Ask a wannabe business owner why they want to start a company and if the answer is something like “ I want to be my own boss/have as much as free time as possible/make a lot of money” rest assured that this business is going to fail sooner or later.
So, the number one reason why businesses fail is the wrong mentality. In order for a business to be successful and remain that way, you need one or more of the reasons below to be true, the more the better:
- You have a passion for what you do and want to pursue your dreams no matter the challenges.
- You believe said passion is able to fulfill a market gap or differentiates clearly from already existing brands. Moreover, your belief is backed up by solid analysis of the competition and the marketplace you’re trying to be a part of.
- You are determined to succeed; when most people give up, you keep going
- You perceive failures as lessons. You don’t get defeated when something goes south but rather persist, learn from your mistakes, and move on. Trust the process, no one ever succeeds on their first attempt (or the 10th sometimes).
- You like interacting with other people and are able to get along with different types of personalities.
- You work well under pressure and are a competent and creative problem solver.
Cash flow problems
We have repeatedly discussed this issue and how important good cash flow is to keep your small business afloat. This also applies when starting out, you need to have sufficient funds to cover operating costs while you don’t generate as many revenues.
“82% of US small businesses experience cash flow problems”. Insurance Quote
It should be a no-brainer, your business needs cash to run properly and stay on top of obligations, sustain payroll, and give back something to you – the business owner.
The majority of new business owners get carried away from the excitement and their never-ending to-do lists that forget to keep an eye on this crucial financial indicator. Others are not familiar with the concept and don’t quite understand how it works.
To give you an idea of what needs to be done, you need to estimate the money your business will require you to invest for the first year of operation.
Then, you need to always be aware of the outstanding invoices your customers owe you and the amounts you owe to your vendors, as well. Compare them and in case you find your revenues don’t cover your expenses, you need to take further actions. Elorus enables you to be constantly up-to-date regarding your cash flow and monitor due invoices with just a few clicks!
Location matters
It matters because, especially for local businesses, it determines your clientele’s demographics and demographics are key in sales. For example, your graphic design business is more likely to thrive in a location where there are plenty of other businesses close by.
Other than that, location is important in terms of taxation, regulations, and various costs pertinent to the business’s operation. For example, you want to prefer a city or state where taxation is low on new businesses, has reasonable regulations in place and rent is affordable!
It will shock you how many businesses have failed due to their location alone. Therefore, do your homework before deciding where to establish your small business.
Poor Management
Nothing matters of course, if you have a business but don’t have a clue on running one. New business owners often lack knowledge in management and basic financial expertise; elements crucial to everyday tasks.
Oftentimes, especially at the beginning of a venture, the owner is required to fulfill multiple roles until it’s time to recruit the company with new employees. So they end up being the manager, the production, the seller, and the accounting department.
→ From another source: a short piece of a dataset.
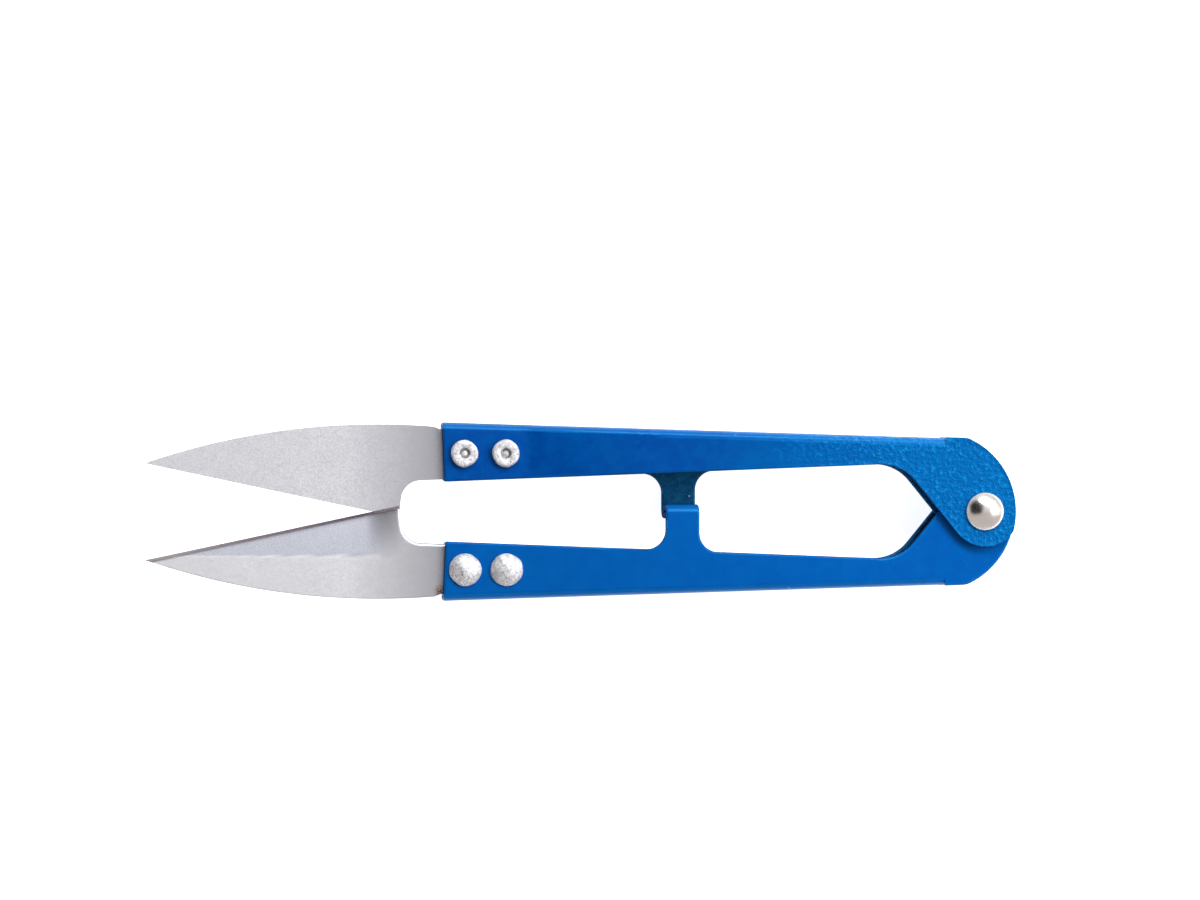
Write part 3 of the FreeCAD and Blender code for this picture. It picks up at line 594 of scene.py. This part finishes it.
# %% Building a blade
def build_blade(name, node, turned, material):
    """The blade as a closed mesh: the ruled top, the flat underside and the rim."""
    columns, rows = grid.shape[:2]
    top = np.dstack([grid, slide_level + height]).reshape(-1, 3)
    flat = np.full(columns, slide_level)
    under_inner = np.column_stack([inner_rail, flat])
    under_outer = np.column_stack([outer_rail, flat])
    points = np.vstack([top, under_inner, under_outer])
    if turned:
        points = points * [1, -1, -1] + [0, 0, 2 * pivot.z]
    inner_start = columns * rows
    outer_start = inner_start + columns
    faces = []
    for column in range(columns - 1):
        corner = column * rows
        faces += [
            (corner + row, corner + row + 1, corner + rows + row + 1, corner + rows + row)
            for row in range(rows - 1)
        ]
        inner, outer = inner_start + column, outer_start + column
        faces.append((inner, corner, corner + rows, inner + 1))
        faces.append((outer, outer + 1, corner + 2 * rows - 1, corner + rows - 1))
        faces.append((outer, inner, inner + 1, outer + 1))
    last = (columns - 1) * rows
    faces.append((inner_start + columns - 1, *range(last, last + rows), outer_start + columns - 1))
    mesh = bpy.data.meshes.new(name)
    mesh.from_pydata(points, [], faces)
    for label, values in (("ground", ground_mark), ("honed", honed_mark), ("rust", rust_mark)):
        layer = mesh.attributes.new(label, "FLOAT", "POINT")
        values = np.zeros_like(values) if label == "rust" and turned else values
        under = np.zeros(2 * columns)
        layer.data.foreach_set("value", np.concatenate([values.ravel(), under]).astype(np.float32))
    shape = bmesh.new()
    shape.from_mesh(mesh)
    bmesh.ops.remove_doubles(shape, verts=shape.verts, dist=WELD)
    bmesh.ops.recalc_face_normals(shape, faces=shape.faces)
    shape.to_mesh(mesh)
    open_edges = sum(not edge.is_manifold for edge in shape.edges)
    shape.free()
    mesh.shade_smooth()
    mesh.set_sharp_from_angle(angle=math.radians(28))
    piece = new_piece(name, mesh, material)
    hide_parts(node)
    measure(piece)
    print("open edges", open_edges)
    return piece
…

You get how impossible it is for one person to carry out all these tasks with the same competency! The business owner has to educate themselves about all those things at first and then hire employees or outsource work to experienced professionals.
Management is all about making sure all the different aspects of a business work like a clock to everyone’s benefit; yours and your clients’. It’s about leadership and nurturing a creative environment for your employees. Once your business takes off and becomes profitable this process has to be continued. You need to always study the marketplace and obtain useful information regarding customer needs and trends.
No planning
One major reason why small businesses fail is the lack of careful planning. Upon establishing a business you need to prepare a business plan. In a previous article, we outlined all the important components a solid business plan needs to contain.
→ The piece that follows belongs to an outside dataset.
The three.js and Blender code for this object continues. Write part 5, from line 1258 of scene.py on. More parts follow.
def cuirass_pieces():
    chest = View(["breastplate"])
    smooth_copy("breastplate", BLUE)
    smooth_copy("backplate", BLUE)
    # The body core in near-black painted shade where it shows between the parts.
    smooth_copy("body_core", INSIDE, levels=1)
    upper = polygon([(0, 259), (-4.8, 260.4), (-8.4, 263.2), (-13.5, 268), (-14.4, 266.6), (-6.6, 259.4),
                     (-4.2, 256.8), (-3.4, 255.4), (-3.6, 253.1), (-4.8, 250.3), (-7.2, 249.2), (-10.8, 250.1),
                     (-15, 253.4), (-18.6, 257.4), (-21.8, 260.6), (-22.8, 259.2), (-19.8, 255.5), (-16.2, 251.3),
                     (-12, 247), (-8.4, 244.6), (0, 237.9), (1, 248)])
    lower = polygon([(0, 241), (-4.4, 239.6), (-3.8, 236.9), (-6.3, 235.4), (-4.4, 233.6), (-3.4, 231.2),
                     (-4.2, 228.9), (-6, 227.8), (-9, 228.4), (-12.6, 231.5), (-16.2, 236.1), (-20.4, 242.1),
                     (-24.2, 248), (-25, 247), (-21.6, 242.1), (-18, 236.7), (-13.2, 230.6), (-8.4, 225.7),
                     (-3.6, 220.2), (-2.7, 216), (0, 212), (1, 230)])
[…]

Consider the business plan as the compass that shows the way and where you need to be. Namely, the business plan should include:
- A competition analysis
- The company’s description, goals, and vision
- Marketing analysis
- Budget allocation
- Sales and expenses forecast, balance sheets, income statements
Behind every successful business, there’s a lot of hard work, dedication, and careful planning. Unless you analyze all the parameters and set realistic goals by utilizing accurate data, success will not follow!
Surely, there’s no “one size fits all” recipe for success but the key element in every venture is the owner and how committed they are to their dream. Most successful entrepreneurs should learn from their mistakes and persevere through their failures. Remember to remain open to new knowledge and ideas!